Family and community seem to be predominant themes at Melba Mae’s. Greeting cards, drawings, old email jokes, and handwritten menus on day-glow paper are posted all over the wall behind the bar. Melba Mae’s sponsors several community benefits and events throughout the year, hosting holiday parties and dinners; the St. Patrick’s Day party, featuring free corned beef and beer specials, is the biggest celebration of the year. During the summer months, Melba Mae’s is a popular charity bike run stop. Luzerne music camp counselors gather to let off steam and rafters make it an annual tradition.

Melba Mae’s is the kind of joint where you don’t feel like you have to take your shoes off at the door. It feels “lived in”, with low ceilings and hardwood floors. The walls are a combination of sheetrock, pine and blackboard. The L-shaped butcher block laminate bar comfortably seats 16 and several tables provide seating for 20 more along a windowed wall. A small patio provides an outdoor area to enjoy the view or escape the noise. An unusual feature is a separate smoking room, which, surprisingly, doesn’t leak tobacco smells into the main bar area.

Setting them apart from most establishments, the kitchen is open during all operating hours. If the bar’s open, the kitchen’s open. The menu consists of the usual bar fare – burgers, wings (accompanied by their homemade bleu cheese dressing), fried seafood, “Bands ‘n’ Beans” award-winning chili, sandwiches and salads.

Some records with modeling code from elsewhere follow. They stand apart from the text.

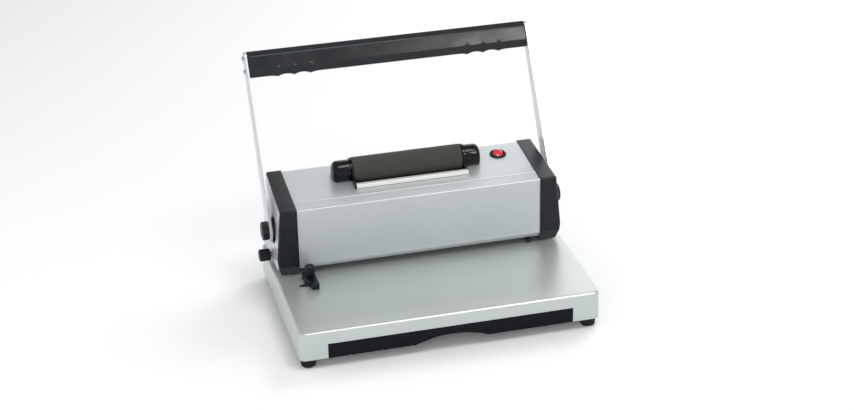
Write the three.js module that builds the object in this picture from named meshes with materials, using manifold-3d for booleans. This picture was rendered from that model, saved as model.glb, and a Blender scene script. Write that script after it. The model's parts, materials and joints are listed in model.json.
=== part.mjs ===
import * as THREE from 'three';
import { mergeVertices } from 'three/addons/utils/BufferGeometryUtils.js';
import Module from 'manifold-3d';

// Hand-lever coil binding punch with a powered foam roller on its head.
// Millimetres, X to the right, Y to the back, Z up, feet on Z 0.
// The origin lies under the middle of the whole machine, lever included.

// Base with its chip drawer
const footHeight = 13;
const footTopRadius = 10.5;
const footBottomRadius = 9.5;
const footInset = 13;
const baseSideReach = 10.5;
const baseRearStep = 0.4;
const baseHeight = 39;
const baseWall = 2;
const baseCornerRadius = 9;
const baseEdgeRadius = 4;
const basePlateThickness = 1.2;
const drawerFrontHeight = 20.4;
const drawerFrontThickness = 3;
const drawerReach = 7.6;
const drawerTrayHeight = 16.5;
const drawerWall = 1.5;
const drawerSideRoom = 4;
const drawerRailRoom = 5;
const fingerArcWidth = 97;
const fingerArcRise = 9;
const fingerPocketDepth = 20;
const drawerRailHeight = 9;
const drawerRailThickness = 2;

// Head: folded covers between two moulded end caps
const headSetback = 156.4;
const headDepth = 110;
const headFrontHeight = 95.6;
const headBackRise = 9.4;
const headLipRise = 8;
const headLipInset = 5.2;
const headBevelHeight = 15.8;
const coverSheet = 1.2;
const foldRadius = 1.6;
const backFoldRadius = 5;
const topSeamSetback = 19.6;
const topRearFlange = 18;
const capLap = 7.7;
const capProud = 1.5;
const capWall = 2.6;
const capTopReach = 15;
const capBulge = 6.4;
const capBulgeHeight = 26;
const capFootReach = 1.5;
const capRearReturn = 9;
const capTaper = 2.5;
const frameRoom = 2;
const sideFrameThickness = 5;
const sideFrameSetback = 7;
const panelRecess = 2;
const panelThickness = 1.5;
const panelSlotWidth = 3;
const panelSlotHeight = 9;
const panelSlotRearRoom = 34;
const panelSlotRise = 61;
const pivotWindowRadius = 18.5;

// Punching mechanism
const holeCount = 59;
const holePitch = 5;
const pinRadius = 2;
const punchSetback = 41.6;
const dieOverhang = 5;
const dieFront = 24;
const dieBack = 50;
const dieThickness = 7.7;
const throatHeight = 2.5;
const guideThickness = 8;
const guideFootLength = 10;
const guideRear = 45;
const bracketLength = 9;
const ramFront = 25;
const ramBack = 44.8;
const ramRise = 24;
const ramHeight = 10;
const ramEndMargin = 6;
const ramEarRoom = 8;
const ramEarHeight = 8;
const ramPostReach = 9;
const ramPostRadius = 5;
const ramPostSetback = 32.5;
const ramPostHeight = 46;
const springWireRadius = 0.7;
const springCoilRadius = 6.8;
const springTurns = 5;
const springSteps = 10;
const springSides = 5;
const rackInset = 31;
const rackWidth = 12;
const rackBackDepth = 8;
const gearModule = 1.5;
const pinionTeeth = 12;
const pinionWidth = 10;
const toothThinning = 0.5;
const toothTipShare = 0.8;
const toothRootShare = 1.1;
const pressureAngle = THREE.MathUtils.degToRad(25);

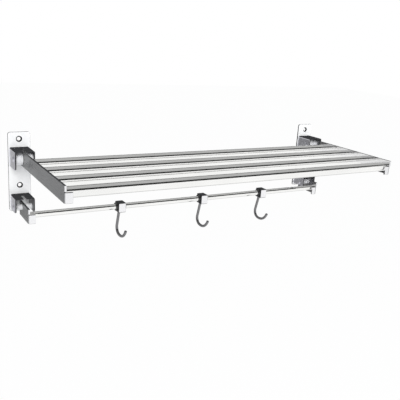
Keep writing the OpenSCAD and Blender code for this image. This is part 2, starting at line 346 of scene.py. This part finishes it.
class RackFinishSettings(bpy.types.PropertyGroup):
    plate_colour: bpy.props.FloatVectorProperty(
        name="Wall plates", description="Colour of the satin wall plates",
        subtype="COLOR", size=3, min=0, max=1, default=(0.98, 0.98, 0.98),
    )
    bracket_colour: bpy.props.FloatVectorProperty(
        name="Brackets", description="Colour of the satin hinge brackets and their pins",
        subtype="COLOR", size=3, min=0, max=1, default=(0.77, 0.77, 0.82),
    )
    # Painted shade: the arms' outer faces and the plugs take this dark grey in place of a dark
    # reflection, while the inner faces and tabs of the same steel take the bright colour.
    arm_shade_colour: bpy.props.FloatVectorProperty(
        name="Arms", description="Colour of the satin arms and of the plugs riveted into them",
        subtype="COLOR", size=3, min=0, max=1, default=(0.185, 0.185, 0.187),
    )
    tube_colour: bpy.props.FloatVectorProperty(
        name="Tubes", description="Colour of the polished tubes and the towel rail",
        subtype="COLOR", size=3, min=0, max=1, default=(0.96, 0.96, 0.945),
    )
    bright_colour: bpy.props.FloatVectorProperty(
        name="Bright faces", description="Colour of the arms' and the hook blocks' bright faces",
        subtype="COLOR", size=3, min=0, max=1, default=(0.95, 0.95, 0.965),
    )
    wire_colour: bpy.props.FloatVectorProperty(
        name="Hook wires", description="Colour of the drawn wire of the hooks",
        subtype="COLOR", size=3, min=0, max=1, default=(0.24, 0.24, 0.245),
    )
    # Painted shade: a near-black colour painted on the plates' edges and countersinks, the
    # brackets' tops and fronts, the arms' top and bottom faces and the hook blocks' sides,
    # standing in for shade and dark reflections.
    painted_shade_colour: bpy.props.FloatVectorProperty(
        name="Painted shade", description="Colour of cut edges, countersinks and shade-painted webs",
        subtype="COLOR", size=3, min=0, max=1, default=(0.045, 0.045, 0.048),
    )
    # Painted shade: a darker colour on the brackets' undersides and faces towards the arms, where
    # shade falls between the parts.
    inside_shade_colour: bpy.props.FloatVectorProperty(
        name="Insides", description="Colour of the shade-darkened insides of the brackets",
        subtype="COLOR", size=3, min=0, max=1, default=(0.18, 0.18, 0.19),
    )
    spacer_colour: bpy.props.FloatVectorProperty(
        name="Spacers", description="Colour of the nylon spacers on the hinge pins",
        subtype="COLOR", size=3, min=0, max=1, default=(0.93, 0.93, 0.96),
    )
    bush_colour: bpy.props.FloatVectorProperty(
        name="Bushes", description="Colour of the nylon bushes in the hooks",
        subtype="COLOR", size=3, min=0, max=1, default=(0.02, 0.02, 0.02),
    )
    eased_edge: bpy.props.FloatProperty(
        name="Eased edge", description="Width of the plates', brackets', arms' and blocks' edges",
        subtype="DISTANCE", unit="LENGTH", min=0.0001, max=0.001, default=0.0003,
    )


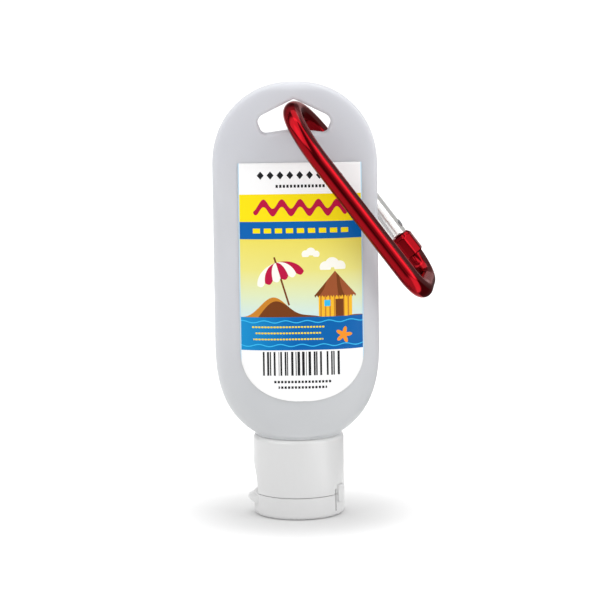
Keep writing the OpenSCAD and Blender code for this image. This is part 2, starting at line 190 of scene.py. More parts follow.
def mix(a, b, t):
    # a at t = 0 and b at t = 1, in a straight line between them
    return a + (b - a) * t


def smooth(t):
    # 3t^2 - 2t^3 between 0 and 1, level at both ends
    s = np.clip(t, 0, 1)
    return s * s * (3 - 2 * s)


def halfWidth(z):
    # straight sides, an elliptic arch above them and a rounded corner below them
    arch = halfW * bulge((z - archZ) / bs["archHeight"], bs["archPower"])
    foot = halfW * bulge(footCut * (footZ - z) / bs["footHeight"], bs["footPower"])
    return np.where(z > archZ, arch, np.where(z < footZ, foot, halfW))


def halfDepth(z):
    # an elliptic foot, then a wedge that thins upwards and eases into the flat tab
    s = np.clip((tabZ - z) / (tabZ - footZ), 0, 1)
    w = bs["wedgeStart"]
    eased = np.where(s < w, s * s / (2 * w), s - w / 2) / (1 - w / 2)
    wedge = mix(bs["tabThickness"] / 2, halfD, 1 - (1 - eased) ** bs["wedgePower"])
    foot = mix(bs["shoulderRadius"], halfD, bulge((footZ - z) / bs["footHeight"], 2))
    return np.where(z < footZ, foot, wedge)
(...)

Melba Mae’s has been owned by the current owners, Linda and Don for the past 19 years and is open Monday-Thursday from 11 a.m. to midnight, Friday and Saturday 11 a.m. to 2 a.m. and Sunday noon to midnight. Tuesday is Open Mike night, with live entertainment on Friday and Saturday. If you go, leave your credit and debit cards at home. Melba Mae’s is a cash only bar, though they anticipate adding an ATM in the near future.